PREVALENCE OF STUDENTS WITH DIFFICULTY IN ORGANIZING THOUGHTS, GRAMMAR, PUNCTUATION, PARAGRAPH WRITING, AND MEANINGFUL WRITTEN COMMUNICATION

Authors

  • Dr. Muhammad Javed Aftab Assistant Professor (Special Education), Department of Special Education (DSE), Division of Education (DoE), University of Education, Lahore, Pakistan Author
  • Dr. Parveen Akhtar Lecturer Education, Division of Arts & Social Sciences, University of Education, Lahore Author
  • Mahnoor Hameed Lecturer English (Linguistics), Department of English, University of Okara Author

Keywords:

written expression, organization of thoughts, grammar, punctuation, paragraph writing, written communication

Abstract

            The study looked at the prevalence of elementary level students' difficulties with organizing thoughts, using grammar and punctuation, creating coherent paragraphs, and communicating meaning in writing.
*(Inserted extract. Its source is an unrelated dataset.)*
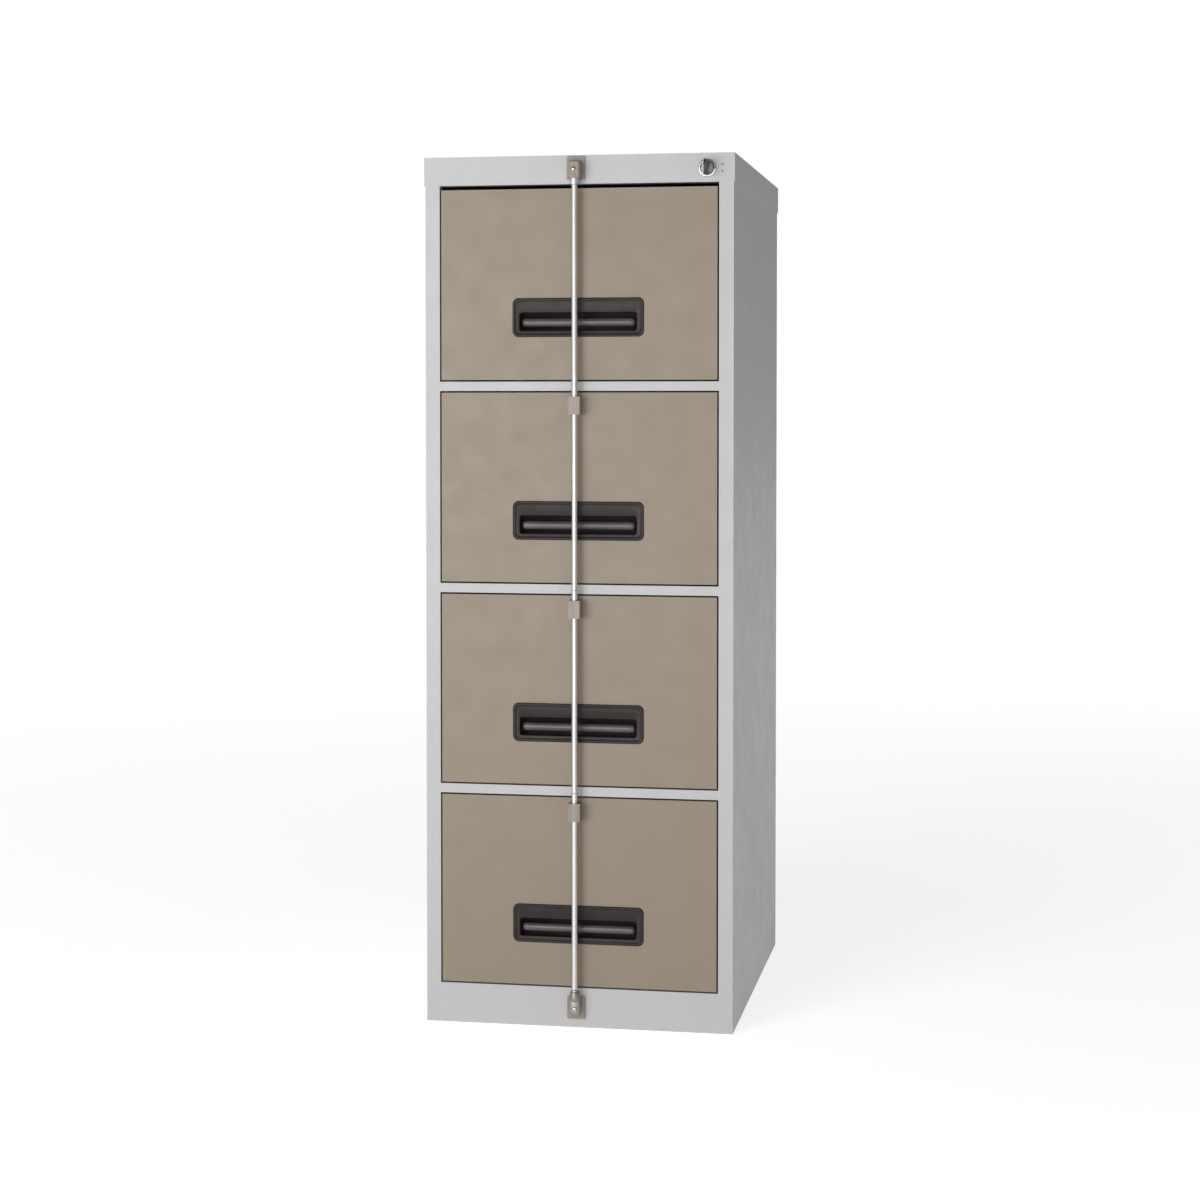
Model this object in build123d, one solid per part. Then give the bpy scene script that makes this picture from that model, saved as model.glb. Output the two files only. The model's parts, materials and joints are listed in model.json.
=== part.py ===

A cross-sectional survey design was used which was quantitative. Multistage stratified random sampling was used to select a sample of 511 students from public and private elementary schools in the Punjab. Students were evaluated by teachers using a 50-item questionnaire that measured organization of thoughts, grammar and sentence construction, writing and punctuation conventions, and paragraph writing and meaningful communication. The following statistical analyses were used: frequencies, percentages, descriptive statistics, independent-samples t test, one-way analysis of variance, reliability analysis, exploratory factor analysis, correlation, and multiple regression analysis. The results of the illustrative analyses revealed that 51.5% of students were in the moderate difficulties group and 24.3% were in the high difficulties group. Organizing thoughts and paragraph writing emerged as the most prominent areas. Students with identified language, learning, or writing difficulties obtained significantly higher scores. The study concluded that explicit strategy instruction, sentence construction, grammar in context, punctuation practice, paragraph frameworks, and structured revision were required at the elementary level (Graham et al., 2024; Karakuş, 2023; Kim et al., 2022).